| Short problem |
Begin with the line that contains "cad_parts[node].hide_render = cad_parts[node].hide_viewport" and end with the line that contains "imported = [obj", transcribing exactly each line in that stretch and no other.

| Given information |
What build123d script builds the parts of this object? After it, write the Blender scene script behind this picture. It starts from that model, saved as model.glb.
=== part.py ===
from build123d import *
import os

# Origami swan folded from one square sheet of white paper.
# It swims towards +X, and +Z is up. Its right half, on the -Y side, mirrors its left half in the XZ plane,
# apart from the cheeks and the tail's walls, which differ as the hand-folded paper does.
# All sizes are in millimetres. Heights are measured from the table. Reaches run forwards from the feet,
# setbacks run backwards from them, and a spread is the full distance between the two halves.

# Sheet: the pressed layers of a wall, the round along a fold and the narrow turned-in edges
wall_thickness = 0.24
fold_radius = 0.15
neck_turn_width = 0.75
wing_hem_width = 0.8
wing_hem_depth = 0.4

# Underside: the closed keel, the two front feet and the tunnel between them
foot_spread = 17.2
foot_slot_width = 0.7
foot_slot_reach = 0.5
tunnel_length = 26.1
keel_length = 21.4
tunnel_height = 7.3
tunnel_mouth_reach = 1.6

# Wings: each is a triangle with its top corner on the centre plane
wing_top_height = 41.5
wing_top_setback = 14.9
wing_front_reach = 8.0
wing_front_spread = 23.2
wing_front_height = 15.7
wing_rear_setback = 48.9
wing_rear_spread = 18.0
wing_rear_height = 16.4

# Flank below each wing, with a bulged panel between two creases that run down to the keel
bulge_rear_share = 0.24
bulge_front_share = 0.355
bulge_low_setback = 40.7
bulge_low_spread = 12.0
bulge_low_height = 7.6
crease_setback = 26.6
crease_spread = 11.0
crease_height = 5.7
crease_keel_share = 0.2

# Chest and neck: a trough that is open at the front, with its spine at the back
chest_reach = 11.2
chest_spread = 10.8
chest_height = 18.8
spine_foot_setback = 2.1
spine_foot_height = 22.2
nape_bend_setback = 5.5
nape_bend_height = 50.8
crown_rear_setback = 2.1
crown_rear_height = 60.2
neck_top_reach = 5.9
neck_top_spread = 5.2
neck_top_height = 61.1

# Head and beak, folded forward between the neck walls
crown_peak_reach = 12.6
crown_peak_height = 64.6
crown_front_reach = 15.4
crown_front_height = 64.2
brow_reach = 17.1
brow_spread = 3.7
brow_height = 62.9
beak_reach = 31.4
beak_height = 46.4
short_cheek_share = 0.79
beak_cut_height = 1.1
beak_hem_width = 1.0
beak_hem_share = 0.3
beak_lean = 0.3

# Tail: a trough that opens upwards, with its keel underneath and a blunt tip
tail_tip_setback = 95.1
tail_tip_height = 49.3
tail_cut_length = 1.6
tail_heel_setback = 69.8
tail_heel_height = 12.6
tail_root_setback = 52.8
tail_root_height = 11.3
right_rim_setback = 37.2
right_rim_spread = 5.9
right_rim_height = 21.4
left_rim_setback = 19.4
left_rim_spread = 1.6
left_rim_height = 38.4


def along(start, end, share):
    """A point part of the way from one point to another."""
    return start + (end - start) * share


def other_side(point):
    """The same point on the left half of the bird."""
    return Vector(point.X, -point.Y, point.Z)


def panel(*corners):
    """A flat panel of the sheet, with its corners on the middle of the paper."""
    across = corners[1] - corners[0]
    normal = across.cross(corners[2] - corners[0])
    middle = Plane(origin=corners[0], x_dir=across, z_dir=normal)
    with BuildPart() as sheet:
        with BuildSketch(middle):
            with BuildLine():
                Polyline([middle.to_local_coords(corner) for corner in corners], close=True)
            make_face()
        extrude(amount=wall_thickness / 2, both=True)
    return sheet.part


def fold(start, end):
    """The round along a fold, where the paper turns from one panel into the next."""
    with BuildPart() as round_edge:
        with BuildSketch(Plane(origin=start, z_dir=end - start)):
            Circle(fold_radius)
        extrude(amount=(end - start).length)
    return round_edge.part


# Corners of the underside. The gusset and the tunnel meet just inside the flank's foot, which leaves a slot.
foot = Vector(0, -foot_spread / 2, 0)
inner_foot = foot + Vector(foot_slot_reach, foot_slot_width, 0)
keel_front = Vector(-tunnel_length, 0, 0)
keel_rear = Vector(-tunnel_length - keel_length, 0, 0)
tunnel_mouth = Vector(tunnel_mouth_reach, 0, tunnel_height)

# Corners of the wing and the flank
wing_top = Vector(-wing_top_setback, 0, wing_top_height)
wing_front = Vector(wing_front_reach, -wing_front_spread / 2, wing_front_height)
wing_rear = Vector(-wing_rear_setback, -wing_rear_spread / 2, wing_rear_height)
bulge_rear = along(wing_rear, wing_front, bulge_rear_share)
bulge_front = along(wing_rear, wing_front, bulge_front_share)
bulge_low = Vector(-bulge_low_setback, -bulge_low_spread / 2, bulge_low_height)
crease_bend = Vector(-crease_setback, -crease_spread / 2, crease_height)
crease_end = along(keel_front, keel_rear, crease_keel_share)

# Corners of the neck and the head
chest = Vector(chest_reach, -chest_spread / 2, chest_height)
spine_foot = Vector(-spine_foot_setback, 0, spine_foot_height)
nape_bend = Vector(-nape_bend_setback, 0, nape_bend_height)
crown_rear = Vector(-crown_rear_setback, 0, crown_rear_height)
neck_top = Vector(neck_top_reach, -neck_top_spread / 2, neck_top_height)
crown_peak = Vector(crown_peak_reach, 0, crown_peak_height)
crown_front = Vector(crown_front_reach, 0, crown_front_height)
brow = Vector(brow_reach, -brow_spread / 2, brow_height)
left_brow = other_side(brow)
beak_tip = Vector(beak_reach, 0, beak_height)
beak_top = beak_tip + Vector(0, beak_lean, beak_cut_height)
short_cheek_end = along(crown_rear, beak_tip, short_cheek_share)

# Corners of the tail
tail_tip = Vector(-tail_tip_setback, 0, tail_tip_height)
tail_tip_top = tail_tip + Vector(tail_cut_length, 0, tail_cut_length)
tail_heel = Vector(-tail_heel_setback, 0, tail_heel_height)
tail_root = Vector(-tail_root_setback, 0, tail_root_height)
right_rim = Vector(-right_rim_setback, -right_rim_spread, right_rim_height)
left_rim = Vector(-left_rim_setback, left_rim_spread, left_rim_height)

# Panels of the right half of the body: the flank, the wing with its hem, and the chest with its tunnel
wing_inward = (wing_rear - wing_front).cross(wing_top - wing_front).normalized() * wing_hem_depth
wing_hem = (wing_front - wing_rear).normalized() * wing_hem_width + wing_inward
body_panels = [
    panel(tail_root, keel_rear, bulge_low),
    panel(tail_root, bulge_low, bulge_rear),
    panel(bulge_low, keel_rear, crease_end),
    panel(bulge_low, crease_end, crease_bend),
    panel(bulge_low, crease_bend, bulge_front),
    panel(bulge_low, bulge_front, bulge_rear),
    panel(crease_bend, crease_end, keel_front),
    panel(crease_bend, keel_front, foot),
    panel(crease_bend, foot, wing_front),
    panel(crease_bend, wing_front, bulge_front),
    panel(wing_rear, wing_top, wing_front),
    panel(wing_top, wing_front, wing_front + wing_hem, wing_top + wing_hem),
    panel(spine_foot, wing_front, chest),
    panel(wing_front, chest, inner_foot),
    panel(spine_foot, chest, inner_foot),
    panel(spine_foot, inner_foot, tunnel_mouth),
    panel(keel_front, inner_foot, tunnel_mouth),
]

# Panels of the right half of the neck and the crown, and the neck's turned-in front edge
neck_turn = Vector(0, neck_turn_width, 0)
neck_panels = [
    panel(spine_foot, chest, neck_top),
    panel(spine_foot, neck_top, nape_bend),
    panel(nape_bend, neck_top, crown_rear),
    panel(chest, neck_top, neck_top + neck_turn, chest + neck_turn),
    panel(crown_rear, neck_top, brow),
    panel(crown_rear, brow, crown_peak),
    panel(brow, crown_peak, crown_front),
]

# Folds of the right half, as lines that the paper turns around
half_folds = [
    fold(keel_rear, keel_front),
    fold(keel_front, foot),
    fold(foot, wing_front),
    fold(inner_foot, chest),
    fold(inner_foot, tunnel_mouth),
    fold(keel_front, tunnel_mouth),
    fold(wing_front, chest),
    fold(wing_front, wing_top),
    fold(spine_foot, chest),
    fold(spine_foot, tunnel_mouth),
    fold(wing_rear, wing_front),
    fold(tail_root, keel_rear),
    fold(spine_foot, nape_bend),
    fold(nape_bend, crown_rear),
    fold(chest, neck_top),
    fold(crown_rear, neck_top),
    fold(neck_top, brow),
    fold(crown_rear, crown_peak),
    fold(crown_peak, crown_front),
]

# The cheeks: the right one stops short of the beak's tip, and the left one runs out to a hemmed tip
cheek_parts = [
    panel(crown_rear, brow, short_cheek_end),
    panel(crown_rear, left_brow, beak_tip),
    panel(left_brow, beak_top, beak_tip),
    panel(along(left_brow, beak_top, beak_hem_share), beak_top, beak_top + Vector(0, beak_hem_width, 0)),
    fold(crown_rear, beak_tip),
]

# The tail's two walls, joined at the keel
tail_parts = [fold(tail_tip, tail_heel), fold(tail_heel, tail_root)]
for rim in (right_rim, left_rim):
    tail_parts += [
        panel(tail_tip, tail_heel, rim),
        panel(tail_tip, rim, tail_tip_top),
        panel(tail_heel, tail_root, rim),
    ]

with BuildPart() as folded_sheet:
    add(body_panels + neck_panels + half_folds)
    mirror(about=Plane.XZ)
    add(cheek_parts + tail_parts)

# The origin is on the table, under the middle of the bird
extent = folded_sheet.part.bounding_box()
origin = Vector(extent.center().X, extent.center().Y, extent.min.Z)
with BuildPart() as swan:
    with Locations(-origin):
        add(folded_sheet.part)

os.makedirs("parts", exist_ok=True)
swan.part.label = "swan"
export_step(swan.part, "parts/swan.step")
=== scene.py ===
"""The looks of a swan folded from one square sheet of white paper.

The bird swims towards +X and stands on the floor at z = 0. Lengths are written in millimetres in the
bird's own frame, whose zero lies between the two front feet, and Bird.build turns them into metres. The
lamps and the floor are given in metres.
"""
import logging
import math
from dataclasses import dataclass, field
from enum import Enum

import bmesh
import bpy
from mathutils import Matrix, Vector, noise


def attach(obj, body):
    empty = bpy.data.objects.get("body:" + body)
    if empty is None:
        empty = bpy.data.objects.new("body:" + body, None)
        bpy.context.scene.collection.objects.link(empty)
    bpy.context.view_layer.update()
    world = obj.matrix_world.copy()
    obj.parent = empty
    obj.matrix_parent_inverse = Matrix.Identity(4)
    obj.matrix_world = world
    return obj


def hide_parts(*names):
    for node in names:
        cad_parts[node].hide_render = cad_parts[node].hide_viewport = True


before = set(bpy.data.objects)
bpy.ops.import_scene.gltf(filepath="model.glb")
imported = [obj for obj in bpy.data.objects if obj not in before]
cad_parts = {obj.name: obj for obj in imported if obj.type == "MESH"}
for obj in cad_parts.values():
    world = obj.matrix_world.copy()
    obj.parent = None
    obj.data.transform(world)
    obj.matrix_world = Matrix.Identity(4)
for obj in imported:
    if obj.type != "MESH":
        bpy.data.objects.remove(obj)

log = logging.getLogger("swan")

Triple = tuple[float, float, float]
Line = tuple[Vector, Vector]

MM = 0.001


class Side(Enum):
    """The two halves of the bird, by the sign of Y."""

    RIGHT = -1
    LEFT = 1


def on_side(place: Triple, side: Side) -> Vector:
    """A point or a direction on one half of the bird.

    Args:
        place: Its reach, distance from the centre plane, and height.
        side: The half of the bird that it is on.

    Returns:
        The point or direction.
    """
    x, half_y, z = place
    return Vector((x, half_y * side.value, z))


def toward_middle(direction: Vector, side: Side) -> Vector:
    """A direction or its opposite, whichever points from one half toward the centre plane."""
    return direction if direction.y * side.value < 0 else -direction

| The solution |
        cad_parts[node].hide_render = cad_parts[node].hide_viewport = True


before = set(bpy.data.objects)
bpy.ops.import_scene.gltf(filepath="model.glb")
imported = [obj for obj in bpy.data.objects if obj not in before]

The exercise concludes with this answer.